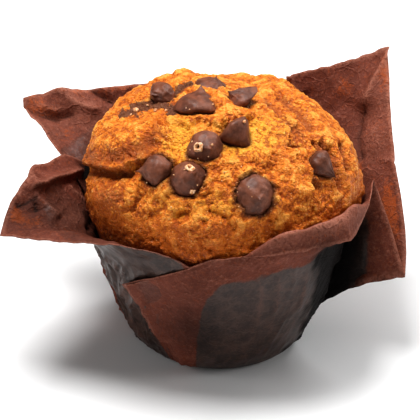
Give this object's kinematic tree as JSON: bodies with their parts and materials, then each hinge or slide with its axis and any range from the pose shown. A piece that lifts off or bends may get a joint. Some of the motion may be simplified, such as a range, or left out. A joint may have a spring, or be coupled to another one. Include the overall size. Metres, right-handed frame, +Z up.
{
  "type": "muffin",
  "caption": "Domed golden muffin studded with chocolate chips, in a square sheet of brown paper folded into a round cup with flared corners.",
  "frame": {"origin": "centre of the paper cup's flat bottom, on the surface that the muffin stands on", "axes": "+Z up, -Y towards the front, where a pleat of the paper lies flat across the cup, and +X to the right, towards the pleat that stands out as a fin"},
  "size_m": [0.1274, 0.0949, 0.0914],
  "materials": {
    "crust": "matte, crumbly golden brown crust with paler open crumb",
    "chocolate": "satin dark milk chocolate",
    "paper": "thin brown greaseproof paper, dark and shiny where butter has soaked in"
  },
  "bodies": {
    "root": {"cake": "crust", "paper_case": "paper", "chip_smeared": "chocolate", "chip_peaked": "chocolate", "chip_skyline": "chocolate", "chip_top_right": "chocolate", "chip_leaning": "chocolate", "chip_ringed": "chocolate", "chip_left": "chocolate", "chip_beaded": "chocolate", "chip_largest": "chocolate", "chip_right": "chocolate"}
  },
  "joints": []
}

== EXERCISE DETAILS ==
Read the data above. Pull out each line in which the string "with" appears.

== COMPLETE RESPONSE ==
Give this object's kinematic tree as JSON: bodies with their parts and materials, then each hinge or slide with its axis and any range from the pose shown. A piece that lifts off or bends may get a joint. Some of the motion may be simplified, such as a range, or left out. A joint may have a spring, or be coupled to another one. Include the overall size. Metres, right-handed frame, +Z up.
  "caption": "Domed golden muffin studded with chocolate chips, in a square sheet of brown paper folded into a round cup with flared corners.",
    "crust": "matte, crumbly golden brown crust with paler open crumb",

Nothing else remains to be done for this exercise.